Index: tree-ssa-loop-ivcanon.c
===================================================================
--- tree-ssa-loop-ivcanon.c	(revision 236874)
+++ tree-ssa-loop-ivcanon.c	(working copy)
@@ -970,7 +970,9 @@ try_peel_loop (struct loop *loop,
   if (!flag_peel_loops || PARAM_VALUE (PARAM_MAX_PEEL_TIMES) <= 0)
     return false;
 
-  /* Peel only innermost loops.  */
+  /* Peel only innermost loops.
+     While the code is perfectly capable of peeling non-innermost loops,
+     the heuristics would probably need some improvements. */
   if (loop->inner)
     {
       if (dump_file)
@@ -1029,13 +1031,23 @@ try_peel_loop (struct loop *loop,
   /* Duplicate possibly eliminating the exits.  */
   initialize_original_copy_tables ();
   wont_exit = sbitmap_alloc (npeel + 1);
-  bitmap_ones (wont_exit);
-  bitmap_clear_bit (wont_exit, 0);
+  if (exit && niter
+      && TREE_CODE (niter) == INTEGER_CST
+      && wi::leu_p (npeel, wi::to_widest (niter)))
+    {
+      bitmap_ones (wont_exit);
+      if (wi::eq_p (wi::to_widest (niter), npeel))

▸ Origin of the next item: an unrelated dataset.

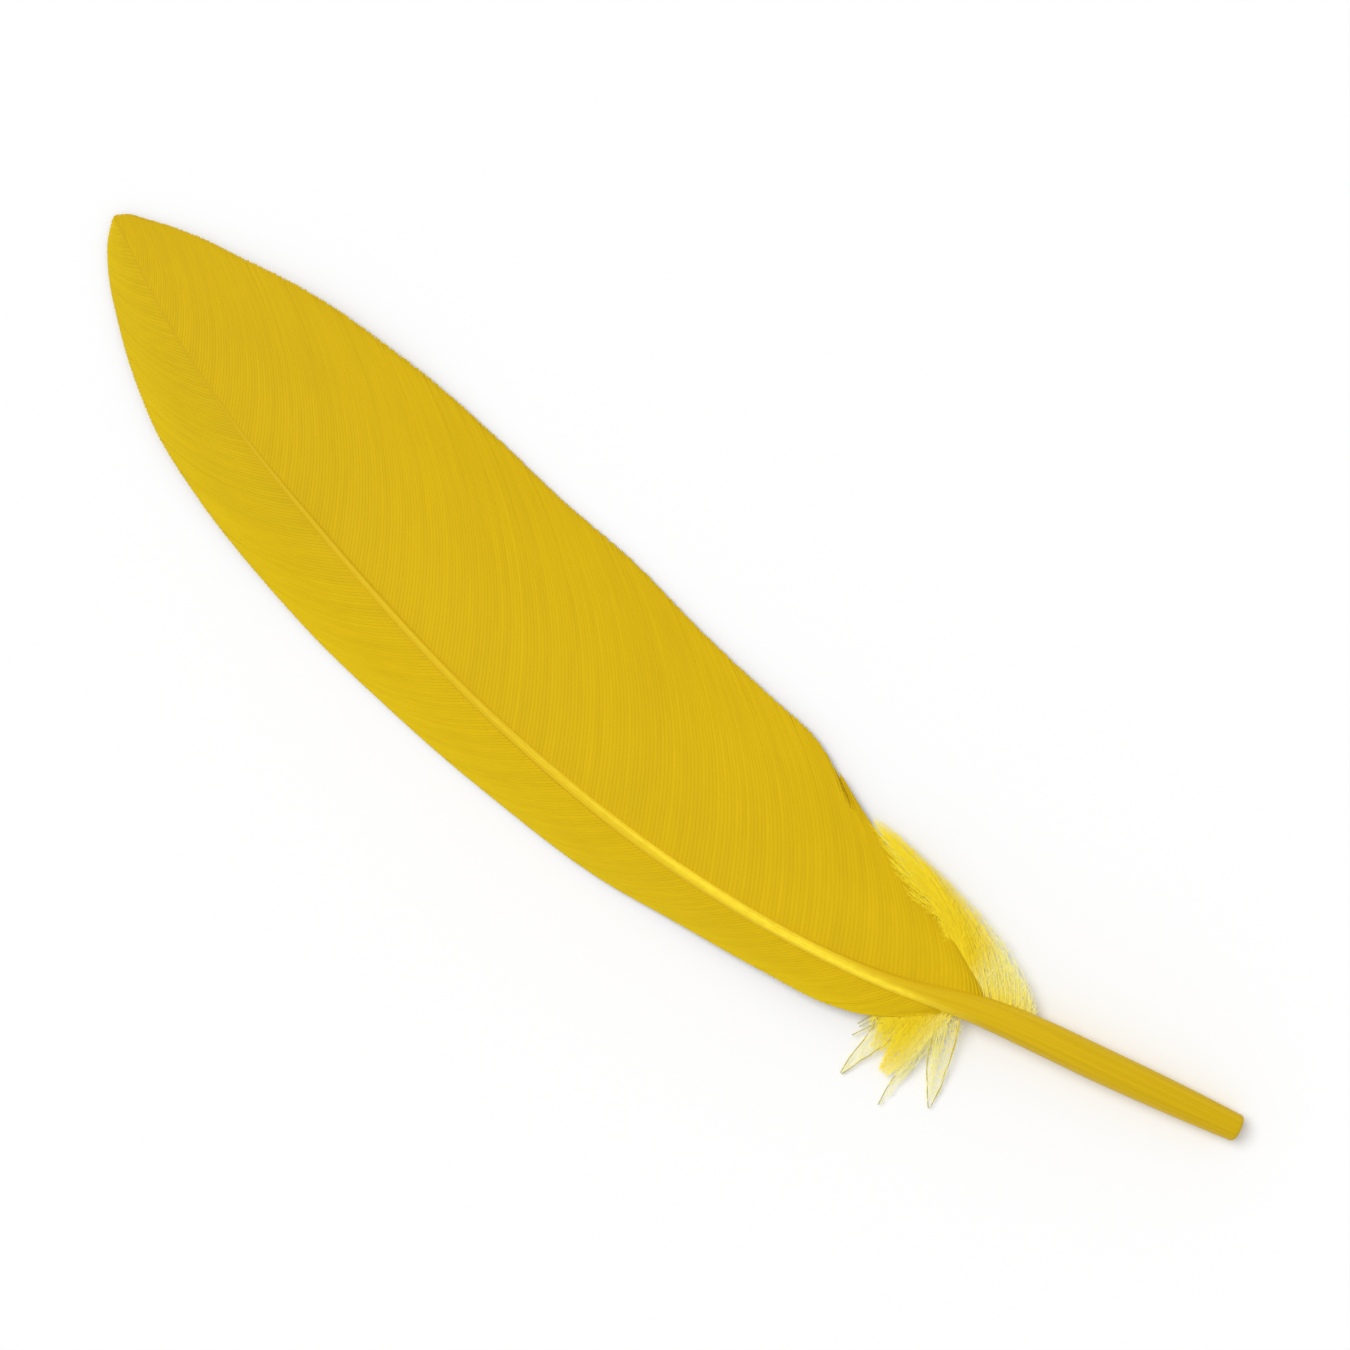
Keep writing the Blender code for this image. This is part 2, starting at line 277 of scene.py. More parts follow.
# How long the shortest hair is, by what share hairs get shorter towards the strand's tip, and thinner
# towards their own.
HAIR_SHORTEST = 0.45
HAIR_SHRINK = 0.72
HAIR_THINNING = 0.6
# The palest locks have hairs this many times as far apart as the richest.
LEADING_PALE_SPACING = 1.25
TRAILING_PALE_SPACING = 2.4
# Strands and hairs are ribbons with a flat side up: how thick they are for their width.
RIBBON_THICKNESS = 0.4
DOWN_SEED = 21

# The scales of the noises in the materials, first across the barbs or round the shaft, then along them, and
# by what share of the brightness they change the colour.
BARB_STREAKS = (420.0, 5.0)
BARB_PATCHES = (9.0, 3.0)
BARB_GRAIN = (900.0, 160.0)
STREAK_CHANGE = 0.13
PATCH_CHANGE = 0.08
BARB_CHANGE = 0.05
QUILL_STREAKS = (9.0, 5.0)
QUILL_MOTTLES = (4.0, 130.0)
QUILL_GRAIN = (26.0, 30.0)
QUILL_CHANGE = 0.45
# The strength of the painted highlight on the crest is multiplied by the first of these, to which the
# mottles add up to the second.
HIGHLIGHT_LEAST = 0.45
HIGHLIGHT_MOTTLES = 1.1
# From which share of a vane's length on its barbs get darker, and how fast.
SHADE_FROM = 0.5
SHADE_RISE = 4.0

# How bright the sky is at the horizon, and how bright from ZENITH_FROM up, which is the sine of a height.
HORIZON = 1.0
ZENITH = 0.56
ZENITH_FROM = 0.6
SUN_STRENGTH = 1.65
SUN_DEGREES = 35
# How far the sun stands to the left and the top of the picture for each step up: 30 degrees from overhead.
SUN_LEFT = 0.45
SUN_ABOVE = 0.35
FLOOR_HALF = 12.0
# The direction on the floor that is the right of the picture.
PICTURE_RIGHT = (-0.7717, -0.6360)
CAMERA_LENS = 100
CAMERA_HEIGHT = 0.335
LOOKS_AT = (0.0001, -0.0062, 0.002)


def along(stations, x):
    """The value at x of a smooth curve through the stations, each a pair of x and value."""
    xs, values = np.array(stations, float).T
    slopes = np.gradient(values, xs)
    x = np.clip(np.asarray(x, float), xs[0], xs[-1])
    i = np.clip(np.searchsorted(xs, x) - 1, 0, len(xs) - 2)
    step = xs[i + 1] - xs[i]
    t = (x - xs[i]) / step
    rise = values[i + 1] - values[i]
    bend = slopes[i] * step - rise
    back = rise - slopes[i + 1] * step
    return values[i] + rise * t + t * (1 - t) * (bend * (1 - t) + back * t)


def smooth_step(low, high, x):
    t = np.clip((x - low) / (high - low), 0, 1)
    return t * t * (3 - 2 * t)


def arch(t):
    """A curve over t from 0 to 1 that is 1 high in the middle."""
    return 4 * t * (1 - t)


def unit(vectors):
    return vectors / np.maximum(np.linalg.norm(vectors, axis=-1, keepdims=True), 1e-12)


def level_across(direction):
    return unit(np.cross(UP, direction))


def shaft_points(x):
    return np.stack([x, along(SHAFT_SIDEWAYS, x), along(SHAFT_HEIGHT, x)], -1)


def tube_faces(count, rings, sides):
    """Side faces and end caps for closed tubes, each with this many rings and sides."""
    corner = np.arange(count * rings * sides).reshape(count, rings, sides)
    near = corner[:, :-1]
    far = corner[:, 1:]
    quads = np.stack([near, np.roll(near, -1, 2), np.roll(far, -1, 2), far], -1).reshape(-1, 4)
    caps = np.concatenate([corner[:, 0, ::-1], corner[:, -1]])
    return [quads, caps]


def volume_inside(points, quads):
    """A number that is negative where the four-sided faces look inwards."""
    inner = points[quads] - points.mean(axis=0)
    volume = 0
    for second in (1, 2):
        volume += (inner[:, 0] * np.cross(inner[:, second], inner[:, second + 1])).sum()
    return volume


def make_piece(name, points, faces, uv, tone, material, slot):
    """A mesh piece from points in millimetres, with a place (uv) and a tone for each point."""
    points[:, 2] = np.maximum(points[:, 2], MIDDLE[2] + CLEARANCE[slot])
    placed = (points - MIDDLE) * MM
    if volume_inside(placed, faces[0]) < 0:
        faces = [group[:, ::-1] for group in faces]
    mesh = bpy.data.meshes.new(name)
    mesh.from_pydata(placed.tolist(), [], [face for group in faces for face in group.tolist()])
    corners = np.empty(len(mesh.loops), np.int32)
    mesh.loops.foreach_get("vertex_index", corners)
    layer = mesh.uv_layers.new(name="place")
    layer.uv.foreach_set("vector", uv[corners].astype(np.float32).ravel())
    shades = mesh.attributes.new("tone", "FLOAT", "POINT")
    shades.data.foreach_set("value", tone.astype(np.float32))
    mesh.shade_smooth()
    mesh.set_sharp_from_angle(angle=math.radians(SHARP_ABOVE[slot]))
    mesh.materials.append(material)
    obj = bpy.data.objects.new(name, mesh)
    bpy.context.scene.collection.objects.link(obj)
    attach(obj, BODY)
    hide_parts(NODE)


def rings_around(paths, radii, sides):
    """Points of closed ribbons along the paths, an array of strand, ring and coordinate."""
    direction = unit(np.gradient(paths, axis=1))
    across = level_across(direction)
    upward = np.cross(direction, across)
    angle = 2 * np.pi * np.arange(sides) / sides - np.pi / 2
    spread = across[:, :, None] * np.cos(angle)[:, None]
    spread = spread + upward[:, :, None] * (RIBBON_THICKNESS * np.sin(angle))[:, None]
    return paths[:, :, None] + spread * radii[:, :, None, None]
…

+        bitmap_clear_bit (wont_exit, 0);
+    }
+  else
+    {
+      exit = NULL;
+      bitmap_clear (wont_exit);
+    }
   if (!gimple_duplicate_loop_to_header_edge (loop, loop_preheader_edge (loop),
 					     npeel, wont_exit,
 					     exit, &to_remove,
-					     DLTHE_FLAG_UPDATE_FREQ
-					     | DLTHE_FLAG_COMPLETTE_PEEL))
+					     DLTHE_FLAG_UPDATE_FREQ))
     {
       free_original_copy_tables ();
       free (wont_exit);
@@ -1053,14 +1065,48 @@ try_peel_loop (struct loop *loop,
       fprintf (dump_file, "Peeled loop %d, %i times.\n",
 	       loop->num, (int) npeel);
     }
+  if (loop->any_estimate)
+    {
+      if (wi::ltu_p (npeel, loop->nb_iterations_estimate))

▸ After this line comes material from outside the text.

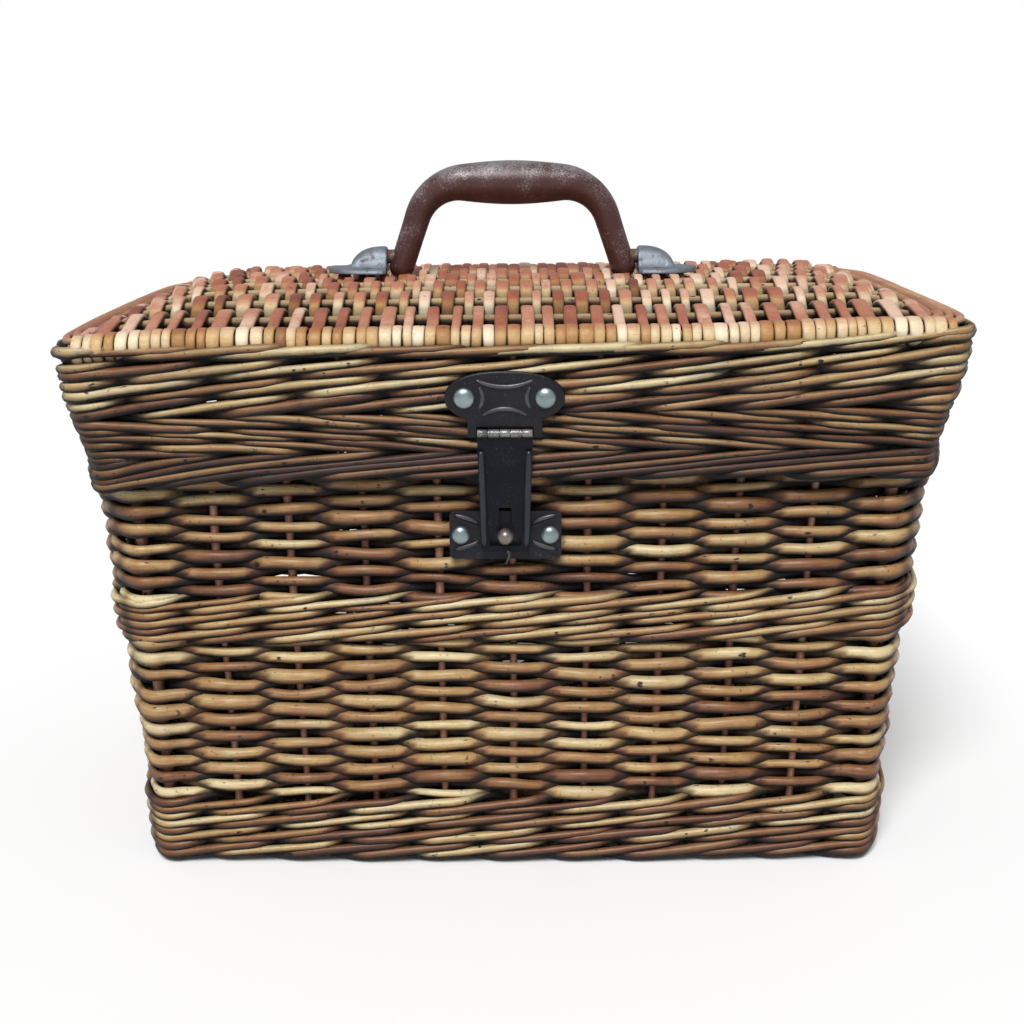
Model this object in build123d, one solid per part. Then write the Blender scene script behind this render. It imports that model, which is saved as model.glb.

+        loop->nb_iterations_estimate -= npeel;
+      else
+	loop->nb_iterations_estimate = 0;
+    }
   if (loop->any_upper_bound)
-    loop->nb_iterations_upper_bound -= npeel;
+    {
+      if (wi::ltu_p (npeel, loop->nb_iterations_estimate))
+        loop->nb_iterations_upper_bound -= npeel;
+      else
+        loop->nb_iterations_upper_bound = 0;
+    }
   if (loop->any_likely_upper_bound)
-    loop->nb_iterations_likely_upper_bound -= npeel;
-  loop->nb_iterations_estimate = 0;
-  /* Make sure to mark loop cold so we do not try to peel it more.  */
-  scale_loop_profile (loop, 1, 0);
-  loop->header->count = 0;
+    {
+      if (wi::ltu_p (npeel, loop->nb_iterations_estimate))
+	loop->nb_iterations_likely_upper_bound -= npeel;
+      else
+	{
+	  loop->any_estimate = true;
+	  loop->nb_iterations_estimate = 0;
+	  loop->nb_iterations_likely_upper_bound = 0;
+	}
+    }
+  gcov_type entry_count = 0;
+  int entry_freq = 0;
+
+  edge_iterator ei;
+  FOR_EACH_EDGE (e, ei, loop->header->preds)
+    if (e->src != loop->latch)
+      {
+	entry_count += e->src->count;
+	entry_freq += e->src->frequency;
+	gcc_assert (!flow_bb_inside_loop_p (loop, e->src));
+      }
+  int scale = 1;
+  if (loop->header->count)
+    scale = RDIV (entry_count * REG_BR_PROB_BASE, loop->header->count);
+  else if (loop->header->frequency)
+    scale = RDIV (entry_freq * REG_BR_PROB_BASE, loop->header->frequency);
+  scale_loop_profile (loop, scale, 0);
   return true;
 }
 /* Adds a canonical induction variable to LOOP if suitable.